Due to their powerful image generation capabilities, diffusion-based adversarial example generation methods through image editing are rapidly gaining popularity. However, due to reliance on the discriminative capability of the diffusion model, these diffusion-based methods often struggle to generalize beyond conventional image classification tasks, such as in Deepfake detection. Moreover, traditional strategies for enhancing adversarial example transferability are challenging to adapt to these methods. To address these challenges, we propose a unified framework that seamlessly incorporates traditional transferability enhancement strategies into diffusion model-based adversarial example generation via image editing, enabling their application across a wider range of downstream tasks. Our method won first place in the 1st Adversarial Attacks on Deepfake Detectors: A Challenge in the Era of AI-Generated Media competition at ACM MM25, which validates the effectiveness of our approach.


Key findings
The method achieved a 100% transfer success rate against deepfake detectors while maintaining high perceptual similarity (SSIM comparable to traditional methods). It secured first place in the 1st Adversarial Attacks on Deepfake Detectors (AADD-2025) Challenge, demonstrating superior stealth characteristics with perturbations concentrated on foreground subjects.
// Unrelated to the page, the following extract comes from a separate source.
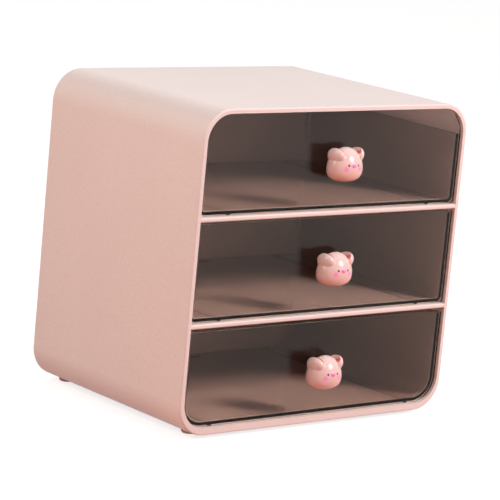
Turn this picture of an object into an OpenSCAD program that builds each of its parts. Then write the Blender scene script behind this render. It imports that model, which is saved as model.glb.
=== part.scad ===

These results validate the effectiveness and robustness of the proposed approach.
Approach
The framework generates adversarial examples by performing DDIM inversion to obtain latent representations of a clean image, then optimizing these latents at intermediate timesteps. It incorporates textual guidance from a vision-language model during image restoration and allows for the seamless integration of traditional adversarial transferability enhancement strategies (e.g., gradient-based, transform-based, ensemble-based attacks) into the latent space optimization.
Datasets
AADD-2025 Challenge dataset
Model(s)
Stable Diffusion, Qwen (vision-language model), ResNet50, DenseNet121
Author countries
China